Part (a) indicates which $k_{\perp }$ value is probed at a given $k_{//}$ for several $h$ν's. $h\nu =97.5$ and 22.5 eV correspond to $k_{\perp }$ lying around Γ planes. (b) Interplane ARPES Fermi surface mapping of ${\mathrm{Ti}}_2\mathrm{SnC}$. ARPES trace lines nos. 7 and 8 in (c)–(e) are shown in (a) and (b). (c)–(e) Band structures along the cut no. 7 [(c) $k_x=0.65{\AA }^{-1}$], no. 8 [(d) $k_x=0.9{\AA }^{-1}$], and no. 9 [(e) $k_x=1.35{\AA }^{-1}\sim \mathrm{KH}$], respectively.

Figure 4

Raw ARPES spectra of ${\mathrm{Ti}}_2\mathrm{SnC}$ shown as energy distribution curves (EDCs) (a),(b) and momentum distribution curves (MDCs) (c), (d) along Γ$M$Γ (a), (c) (no. 1 in Fig. 3) and Γ$\mathit{KM}$ (no. 4 in Fig. 3), respectively.

Figure 5

ARPES BS mapping of a ${\mathrm{Ti}}_2\mathrm{SnC}$ single crystal oriented over Γ$M$Γ (respectively ALA, and corresponding to no. 1 as above), together with the corresponding bulk bands computed by DFT, in full burgundy lines for Γ$M$Γ in the Γ plane and dotted gray lines for bands in the $A$ planes, along ALA. An additional band is featured, whose trace disappears after a few hours and which is not reproduced by bulk DFT calculation (see the dotted red line, used as a guide for the eyes).
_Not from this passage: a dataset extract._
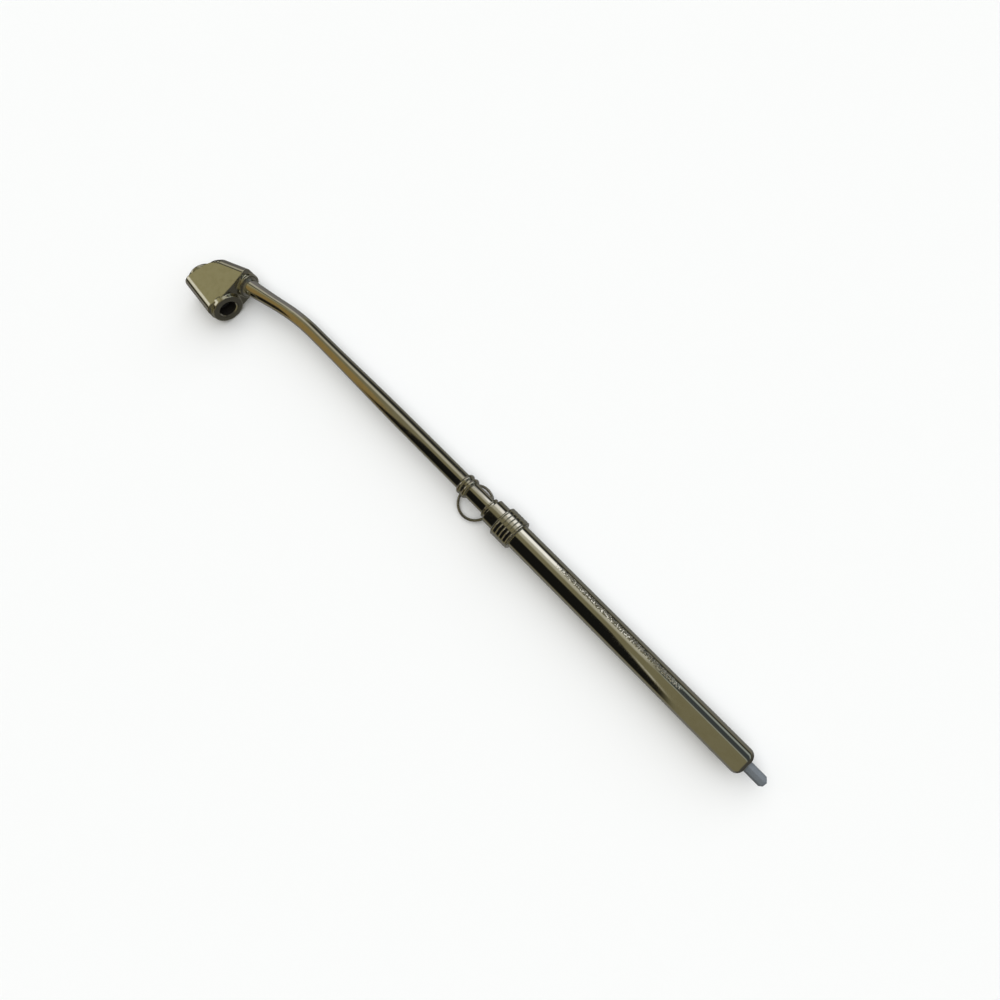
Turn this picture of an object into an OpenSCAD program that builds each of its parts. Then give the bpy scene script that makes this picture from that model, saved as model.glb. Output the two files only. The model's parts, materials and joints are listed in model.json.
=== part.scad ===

It shows a minimum at Γ for $E\approx -2.2\mathrm{eV}$. As in all other figures, the color scale is linear.

Figure 6

(a) $k_z$ projected bulk DFT bands over KMK (HLH) for $k_z$ ranging from 0 (black color) to $\pi /c$ (green). (b) ARPES band mapping along no. 3, which corresponds to KMK (HLH) and extends close to Γ($A$). The color labels of the DFT bands lying either within the Γ or $A$ plane correspond to Fig. 5.

Figure 7

(a) $k_z$ projected DFT BS along $K$Γ$K$. ARPES spectra along directions no. 2 (b) and no. 4 (c) of Fig. 2. Both spectra account for a band structure along Γ$K$ ($\mathit{AH}$), and they are plotted with corresponding theoretical bands from DFT calculations (in full burgundy for Γ$K$ and dotted gray for $\mathit{AH}$). Part (b) is recorded for relatively large ${\theta }_y$ angles, in a range of 25°–30°, while (c) was recorded at a smaller ${\theta }_y$ value, close to 0°. In (c), the same evanescent dispersions as in Fig. 5 are located near Γ.

Figure 8

(a) Electron FS of band 45, which consists of triangular plates centered at the $H$ point and defined in a very narrow window around $H$. These plates are connected by tubes whose axes are located between Γ and $K$. (b) Zoom over the $k_z$-broadened band structure of ${\mathrm{Ti}}_2\mathrm{SnC}$ near the $K$ point. The dispersion of band 45 is nearly flat around $H$ and for energies close to $E_F$. (c) ${\mathrm{Ti}}_2\mathrm{SnC}$ GGA and GGA+SOC band structures along Γ$\mathit{KH}$. Two linear band crossings are observed at δ and ζ points. Both are gapped when SOC is taken into account, with a gap of roughly 73 meV at δ and 29 meV at ζ.

Figure 9

(a) ARPES mapping of ${\mathrm{Ti}}_2\mathrm{SnC}$ Fermi surface (in arbitrary angular units) near δ, close to the center of the two-dimensional tubes joining the triangulate plate of Fig. 8. Corresponding DFT Fermi surface cuts are given in (b), where the full and dotted lines stand for the Fermi lines in the AHL and the Γ$\mathit{KM}$ planes, respectively. (c) ARPES spectra and DFT bands along no. 5 and (d) along no. 6. Both BSs cross two δ points. Thick darker gray lines stand for the corresponding BS over the Γ plane, and dotted lighter gray lines stand for the $A$ plane.